Idea in extracting the title of an article?

BMK · Mar 16, 2024

semperfrosty said:
He actually seems like a normal,intelligent guy,but every now and again:

I would say off meds.

He also references in this thread 'suddenly' buying a property in the UK.Then is in a fluster about the funds.

Possibly Bipolar with some mania and impulse issues followed by a crash.

Drawdown Addict · Mar 16, 2024

BMK said:
Would not have this problem if he had properly named the files when he saved them.

We need an app you can install on your Windows box that will force you to name files in compliance with a strict, user-defined file naming convention, i.e., stops you from saving the file unless you rename it in a way that complies with your local policy. Then you'll never have trouble locating or identifying a file again.

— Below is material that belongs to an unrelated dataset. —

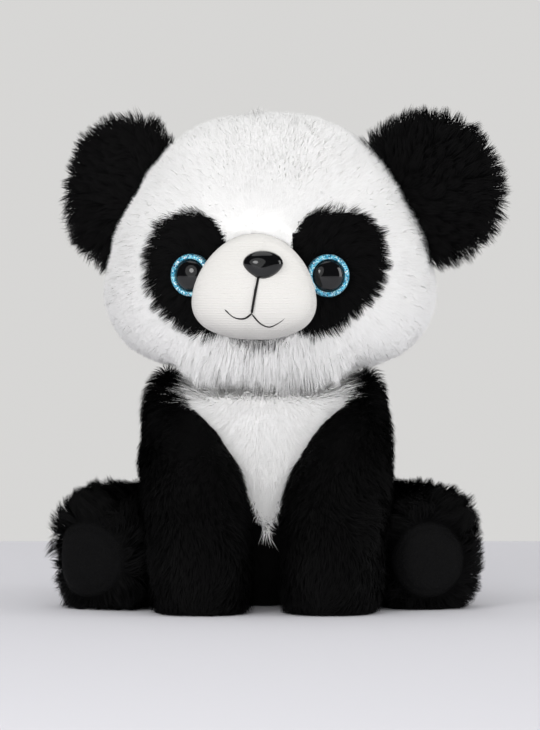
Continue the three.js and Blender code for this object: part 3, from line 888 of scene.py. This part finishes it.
def grid_faces(rows, columns):
    """Quads of a grid of rows by columns points, closed round the columns."""
    faces = []
    for i in range(rows - 1):
        for j in range(columns):
            k = (j + 1) % columns
            faces.append((i * columns + j, i * columns + k, (i + 1) * columns + k, (i + 1) * columns + j))
    return np.array(faces)


def put(points, place):
    """The points moved from a place's own coordinates to the model's."""
    return points @ np.array(place.to_3x3()).T + np.array(place.translation)


def finished(piece, body, slot, colour, *nodes):
    piece.data.materials.append(colour)
    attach(piece, body)
    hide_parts(*nodes)


def turned(name, outline, segments, place):
    """A form turned about its own Y, from radius and height, in mm."""
    angle = np.arange(segments) * 2 * math.pi / segments
    rows = [
        np.stack([r * np.cos(angle), np.full(segments, h), r * np.sin(angle)], 1) for r, h in outline
    ]
    v = put(np.vstack(rows), place)
    return mesh_of(name, v, [grid_faces(len(outline), segments)[:, ::-1]])


def dome_outline(radius, rise, steps):
    turns = np.linspace(0, math.pi / 2 - 0.002, steps)
    return [(radius * math.cos(t), rise * math.sin(t)) for t in turns]


def gloss_material():
    made, tree, shader = material("black_moulding", (0.0025, 0.0025, 0.003), 0.06, coat=0.25, specular=0.5)
    shader.inputs["Coat Roughness"].default_value = 0.04
    noise = node(tree, "ShaderNodeTexNoise", Scale=0.35, Detail=3.0)
    link(tree, place_in_mm(tree), noise.inputs["Vector"])
    rough = node(tree, "ShaderNodeMapRange", To_Min=0.04, To_Max=0.1)
    link(tree, noise.outputs["Fac"], rough.inputs["Value"])
    link(tree, rough.outputs["Result"], shader.inputs["Roughness"])
    return made


def glitter_material():
    """Flakes of glitter, each a cell with its own colour and tilt, under a clear coat. The white flakes are
    the glitter's own pale flakes and also a painted sparkle.
    """
    made, tree, shader = material("blue_glitter", (0.1, 0.4, 0.6), 0.3, coat=0.5)
    shader.inputs["Metallic"].default_value = 0.4
    where = place_in_mm(tree)
    flakes = node(tree, "ShaderNodeTexVoronoi", Scale=2.1)
    link(tree, where, flakes.inputs["Vector"])
    pick = tree.nodes.new("ShaderNodeSeparateColor")
    link(tree, flakes.outputs["Color"], pick.inputs["Color"])
    ramp = tree.nodes.new("ShaderNodeValToRGB")
    ramp.color_ramp.interpolation = "CONSTANT"
    # the white stop is pale flakes and also a painted sparkle
    stops = [
        (0.0, (0.006, 0.08, 0.19)), (0.16, (0.02, 0.24, 0.42)), (0.36, (0.07, 0.46, 0.68)),
        (0.6, (0.22, 0.72, 0.9)), (0.8, (0.6, 0.95, 1.0)), (0.91, (1.0, 1.0, 1.0)),
    ]
    ramp.color_ramp.elements[0].color = (*stops[0][1], 1)
    ramp.color_ramp.elements.remove(ramp.color_ramp.elements[1])
    for at, colour in stops[1:]:
        ramp.color_ramp.elements.new(at).color = (*colour, 1)
    link(tree, pick.outputs["Red"], ramp.inputs["Fac"])
    link(tree, ramp.outputs["Color"], shader.inputs["Base Color"])
    tilt = node(tree, "ShaderNodeBump", Strength=0.6, Distance=0.0003)
    link(tree, pick.outputs["Green"], tilt.inputs["Height"])
    link(tree, tilt.outputs["Normal"], shader.inputs["Normal"])
    return made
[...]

This will be the next killer app. I'm partnering with Adam Neumann to develop it. SoftBank has agreed to fund our startup with $57 million. We are leasing space at WeWork for our team of developers. This will change how people save files forever.

I will never have to work again.

Disclosure: This post is a parody.

I can tell you are being sarcastic, but that is not far from something many companies need.
I can't stress enough how many times I had to go through never-ending files, confluence pages, wiki lists, and analysts' PBIs. We waste an incredible amount of time at work trying to understand what we have to achieve at the end of the day.

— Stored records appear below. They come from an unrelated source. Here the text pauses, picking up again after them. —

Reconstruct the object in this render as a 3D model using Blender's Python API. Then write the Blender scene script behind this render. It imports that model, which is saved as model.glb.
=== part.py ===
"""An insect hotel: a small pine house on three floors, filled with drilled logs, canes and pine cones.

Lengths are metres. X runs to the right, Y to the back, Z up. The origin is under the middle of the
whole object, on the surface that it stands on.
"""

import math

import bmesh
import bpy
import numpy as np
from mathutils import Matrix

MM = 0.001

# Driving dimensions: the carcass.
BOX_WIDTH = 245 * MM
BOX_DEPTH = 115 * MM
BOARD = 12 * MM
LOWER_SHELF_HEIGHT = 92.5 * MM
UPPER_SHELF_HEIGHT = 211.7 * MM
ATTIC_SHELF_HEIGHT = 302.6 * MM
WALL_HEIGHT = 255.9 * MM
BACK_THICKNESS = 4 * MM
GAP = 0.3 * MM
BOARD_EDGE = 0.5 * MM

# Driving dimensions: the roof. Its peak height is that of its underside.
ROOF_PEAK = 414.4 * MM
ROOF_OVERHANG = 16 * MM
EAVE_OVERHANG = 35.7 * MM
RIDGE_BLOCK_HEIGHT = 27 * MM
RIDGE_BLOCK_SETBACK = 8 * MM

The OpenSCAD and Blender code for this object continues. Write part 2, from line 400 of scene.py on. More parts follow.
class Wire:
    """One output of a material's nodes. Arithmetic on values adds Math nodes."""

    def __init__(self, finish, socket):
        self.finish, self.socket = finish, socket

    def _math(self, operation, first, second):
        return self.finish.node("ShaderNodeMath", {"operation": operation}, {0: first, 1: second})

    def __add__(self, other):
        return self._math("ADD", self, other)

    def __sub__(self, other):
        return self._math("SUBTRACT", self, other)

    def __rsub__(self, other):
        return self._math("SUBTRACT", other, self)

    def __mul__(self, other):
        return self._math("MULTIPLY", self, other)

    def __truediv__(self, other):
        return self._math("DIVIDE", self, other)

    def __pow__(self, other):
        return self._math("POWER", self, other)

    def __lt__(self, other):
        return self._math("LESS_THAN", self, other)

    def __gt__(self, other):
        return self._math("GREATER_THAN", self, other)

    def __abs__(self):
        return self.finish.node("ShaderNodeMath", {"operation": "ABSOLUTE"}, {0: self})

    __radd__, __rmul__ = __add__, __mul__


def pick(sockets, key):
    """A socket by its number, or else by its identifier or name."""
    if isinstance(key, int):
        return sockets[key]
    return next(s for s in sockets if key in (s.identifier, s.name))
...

Just because the documentation base is rubbish. Something at OS level that forces people to name files consistently would help many companies.

vanzandt · Mar 16, 2024

Baron said:
The process I'm referring to is a manual process, not automated. You open up each paper, copy the title of it, and then rename the file by pasting the title as the new filename.

So for example, you might have a paper with a filename of 2022hft.pdf and when you open that file you see that the paper is titled "HFT Activity and Overview in 2022", so you would copy that and rename the file HFT_Activity_and_Overview_in_2022.pdf

That has got to be the dumbest idea of all time. Wtf do you know about coding?! @Baron on ignore! I hope Bitcoin goes to $1!

Hey for real though, I was like Quanto and thought this guy has to be your buddy or something... I couldn't believe what I read. And ya know whats really funny Baron, you are usually so cool and run this place such class... I actually thought to myself... "Watch Baron take the extreme ultimate, bigger man win here, and not do anything," but yeah, that remark of his was so far out of left field... its like "whaaaaat the f?!"

I don't think that one can be attributed to booze or weed. I've known some pretty nasty folks, but not one of them, no matter how stoned they were would walk into someone's house and take a sh*t right in the middle of the living room. Piss in the pool maybe, but geez... whatever.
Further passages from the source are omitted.